Office Macros (and the underlying Windows COM interfaces), which include all of those features if you enable it. Bash.
Desktops versions of browsers have all those things you listed. Mobile browsers do not. Also only modern-ish desktop browsers have that feature set, for a very long time the predominant browser of the day hardly had any debugging experience worth mentioning, the two I've listed have had them for a long, long time.
> Office Macros (and the underlying Windows COM interfaces), which include all of those features if you enable it. Bash.
Bash is a good one! But I think windows ships without it. Office Macros are a really good one. Excel is also really good. But I think Windows technically ships without both, whereas the current browser is technically a full on programming environment and has been there since (minimally) IE7, which was a long, long time ago.
Sorry, I did kinda cheat on the way I defined my statement tho.
It goes to show: something doesn't need to be actually-better. It doesn't need to be actually-simpler. It doesn't need to make your job easier or better. It needs to make people think it does that.

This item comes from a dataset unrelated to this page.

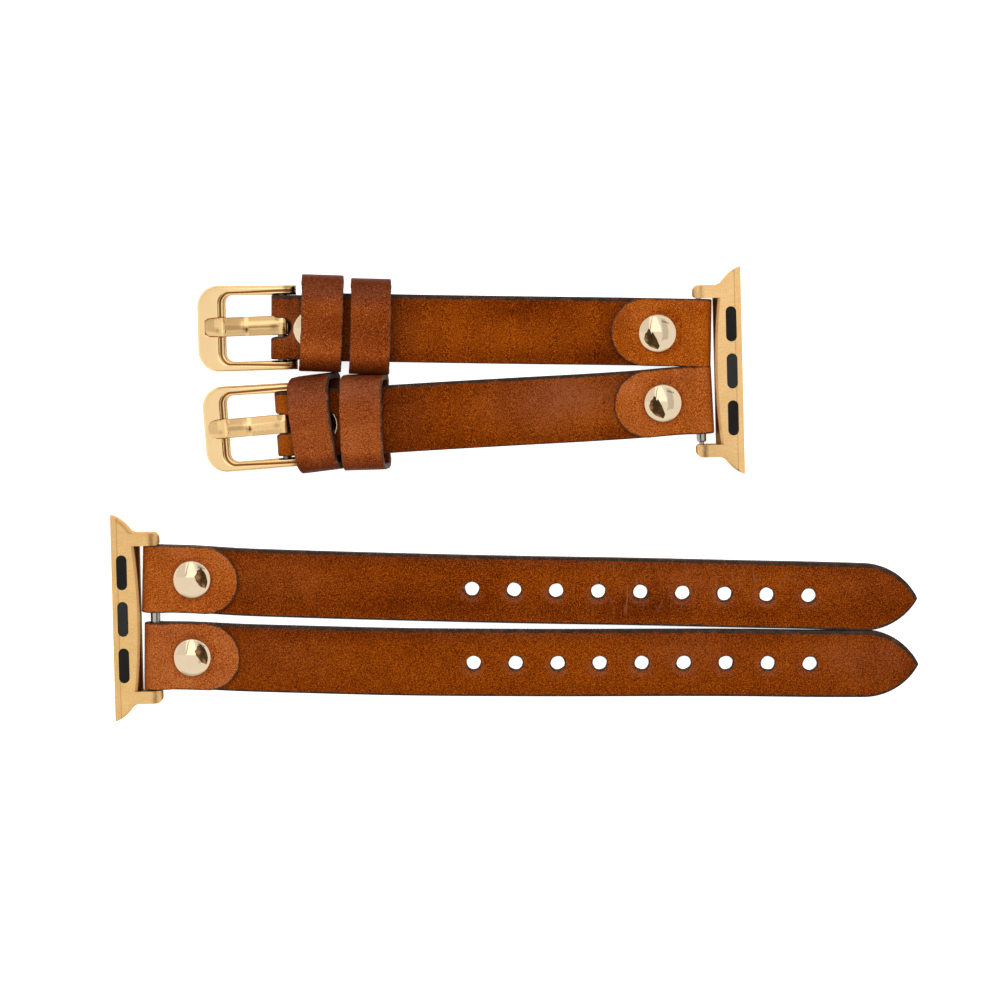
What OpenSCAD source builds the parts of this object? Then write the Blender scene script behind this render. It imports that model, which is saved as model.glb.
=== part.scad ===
// Two-strand leather watch band in two halves, laid out flat.
// Each half has a metal adapter that slides into a watch case, and two narrow straps
// that hinge on one sprung bar. The short half carries two pin buckles and their
// keepers, the long half has the punched straps. Millimetres, +Z away from the table.

/* [Leather] */
// Width of each strap
strap_w = 10.3; // [9.6:0.1:10.4]
// Thickness of the lining, the layer against the wrist
lining_t = 0.9; // [0.8:0.05:1.0]
// Thickness of the grain-side skin
skin_t = 0.9; // [0.8:0.05:1.0]
// Length of the folded tab beyond the spring bar's axis
tab_len = 13.5; // [11.5:0.5:16]
// Distance from the spring bar's axis to the lug rivet
lug_rivet_x = 6.1; // [5.9:0.1:7]
// Play between the spring bar and the leather loop around it
lug_play = 0.25; // [0.25:0.05:0.35]

/* [Short straps] */
// Spring bar axis to buckle bar axis
short_len = 65.2; // [62:0.5:75]
// Distance from the buckle bar's axis back to its rivet
end_rivet_x = 4.9; // [4.9:0.1:6]
// Length of the leather turned back under the strap, from the buckle bar's axis
return_len = 9.0; // [8.5:0.5:12]
// Play between the buckle bar and the leather loop around it
buckle_play = 0.15; // [0.15:0.05:0.2]

/* [Long straps] */
// Spring bar axis to the tip
long_len = 120.2; // [112:1:135]
// Number of tang holes in each strap
hole_n = 9; // [5:1:9]
// Distance between two holes
hole_pitch = 6.63; // [5.5:0.05:6.8]
// Spring bar axis to the first hole
first_hole_x = 50; // [46:0.5:50]
// Diameter of a tang hole
hole_d = 2.4; // [2.2:0.1:2.8]
// Radius of the two arcs that draw the strap to its point
point_r = 9.7; // [9:0.1:12]

/* [Adapters] */
// Length of the adapter along its slide
adapter_len = 32.6; // [32.4:0.2:34]
// Thickness of the adapter
adapter_t = 3.9; // [3.8:0.1:4.4]
// Depth of the adapter's bar, from the strap side to the case side
adapter_depth = 4.35; // [4.3:0.05:4.8]
// Gap between the arms that hold the spring bar
arm_gap = 23; // [22.8:0.1:23.4]
// Thickness of an arm
arm_w = 1.95; // [1.8:0.05:2.1]
// Radius of the fillet between an arm and the rounded end
root_r = 1.6; // [1:0.1:2]
// Length of the arm beyond the spring bar's axis
arm_over = 0.95; // [0.9:0.05:1.2]
// How far the strap side bows out in its middle
bow = 0.7; // [0.5:0.1:1]
// Width of the slanted facet along the case side
facet_w = 1.05; // [0.8:0.05:1.2]
// Drop of that facet
facet_drop = 0.9; // [0.6:0.05:1.1]
// Bevel along the strap side and the ends
edge_bevel = 0.4; // [0.2:0.05:0.5]
// Radius of the rounded ends, seen from above
end_r = 6; // [5.8:0.1:6.4]

/* [Pads and latch] */
// Length of each slot in the adapter's face
slot_len = 5.5; // [5:0.1:5.8]
// Width of each slot
slot_w = 1.68; // [1.5:0.02:1.8]
// Distance between slot centres
slot_pitch = 7.35; // [7:0.05:8]
// Slot centre line to the case-side edge
slot_in = 1.68; // [1.5:0.02:1.8]
// Depth of a rubber pad's pocket
pad_depth = 1.6; // [1.2:0.1:2]
// Depth of the latch's pocket
latch_depth = 3; // [2.8:0.1:3.2]
// Height of the latch
latch_h = 1.5; // [1.2:0.1:1.7]
// Travel of the latch when it is pressed
latch_travel = 0.8; // [0.5:0.1:0.9]

/* [Spring bars] */
// Outer diameter of the spring bar's tube
bar_d = 1.5; // [1.4:0.05:1.6]
// Wall of the tube
bar_wall = 0.2; // [0.15:0.05:0.25]
// Diameter of the sprung tips
tip_d = 0.76; // [0.7:0.02:0.8]
// Depth that a tip enters its arm
tip_in = 0.7; // [0.5:0.1:0.9]
// Gap between the tube's end and the arm
bar_gap = 0.4; // [0.3:0.05:0.5]

/* [Rivets] */
// Diameter of a rivet's domed cap
cap_d = 6; // [5:0.1:6]
// Height of the dome
cap_h = 1.2; // [0.9:0.1:1.3]
// Outer diameter of the rivet's hollow post
post_d = 2.4; // [2:0.1:2.8]
// Diameter of the flush disc on the back
base_d = 5; // [4:0.1:5]
// Thickness of that disc
base_t = 0.4; // [0.3:0.05:0.5]

/* [Buckles] */
// Length of the frame in front of the buckle bar's axis
frame_len = 13.4; // [12.6:0.1:15]
// Width of the frame at its front corners
frame_w = 13.4; // [13:0.1:14]
// Width of the frame at the buckle bar
eye_w = 12.8; // [12.8:0.05:12.9]
// Width of the window, where the leather's neck passes
window_w = 10.35; // [10.3:0.05:10.4]
// Length of the front bar, from the window to the front edge
front_bar_l = 4; // [3.6:0.1:4.4]
// Thickness of the frame
frame_t = 2.2; // [2:0.1:2.4]
// Length of the arms behind the buckle bar's axis
frame_tail = 2.3; // [2:0.1:2.3]
// Radius that the frame is bent to, to follow the wrist
frame_bend_r = 60; // [50:1:90]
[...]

Python is not, in any way, revolutionary. Several contemporaries exist with similar design constraints. But Python persists because it's created a community that considers itself hygienic for avoiding any other aspect of programming. And by doing this, it can be superlative in any aspect it wants to be. It simply conjures the worst example from any given competitor and those are, by proxy, pushed onto all of them.
Did we see a glowing review of how Javascript did this? No. Javascript, despite being the most deployed programming environment family in human history, didn't do this. Python did. Because it says so, over and over.
Even if you disagree with that assessment, I think Python has had a lot less to do with pushing python to new audiences. Its community has projected it outward with an impressive degree of vigor over the years, forcing it on more and more people.